Monday, May 25, 2009

"Job Fair" Off to Good Start

This is the week of my English Job Fair here at 영일고 (Young-il HS). I took the template of an idea at www.bogglesworldesl.com--a solid ESL website, IMO--and fleshed it out. Last week was the introduction of the vocabulary about interviews, employment, qualifications, compensation, etc.

This week was the job fair itself, so I rearranged the classroom to have 10 interview stations, each manned by the better-speaking students in each class--as determined by the co-teacher in advance. I increased and improved the employer worksheets, with real Korean and international companies, plus a couple of law firms and schools, as well.

Each recruiter is trying to fill two different slots: for instance, Dongwon F&B wants chefs and biologists; Happy Time Academy wants English and History teachers; Wye, Knott, Tsu Law Firm wants lawyers and English interpreters. I also found or made logos and had them laminated.

At the end of my last class on Friday, I had the students move most of the desks into the hall, and I stayed behind for what turned out to be two and a half hours getting everything ready. Here is the set-up, in action:




The job-seekers activity sheet had to be spiffed up too--first of all, the original only provided 7 different prospective employees. I have 36 to 38 students in each class, so I needed 28 sheets, all different (38-10=28). So I created a wide variety of skills, backgrounds and character traits; I also created names with lots of Bs, Fs, Rs and Ls, for practice. There are a minimum of two "matches" for everyone.
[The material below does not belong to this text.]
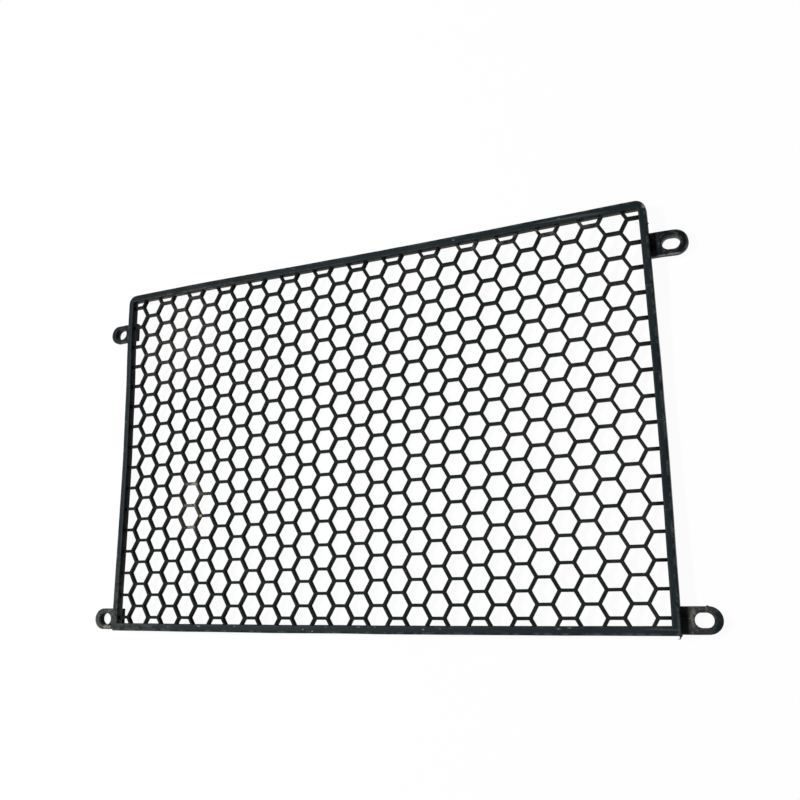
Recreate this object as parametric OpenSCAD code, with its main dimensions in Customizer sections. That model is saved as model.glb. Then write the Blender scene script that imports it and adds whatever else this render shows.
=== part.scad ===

I was AMAZED at how well this went! Every student took it at least somewhat seriously, and they were all speaking English, trying to understand and be understood.

Students rotate into the classroom each time a seat comes open, and rotate out through the other door after they finish an interview. That meant there was a group of 16 or so outside in the hallway at any given time. But as an indication of exactly how well it went, we never had to chase students down or round up wanderers--they crowded around the entrance door waiting to get back in! Look:

3 comments:

JIW said...

congratulations for a successful lesson ~

Andrew Lasher said...

Dude, that is good work.

Phoenixstorm said...

Great idea, hope you don't mind if I borrow it. Good work!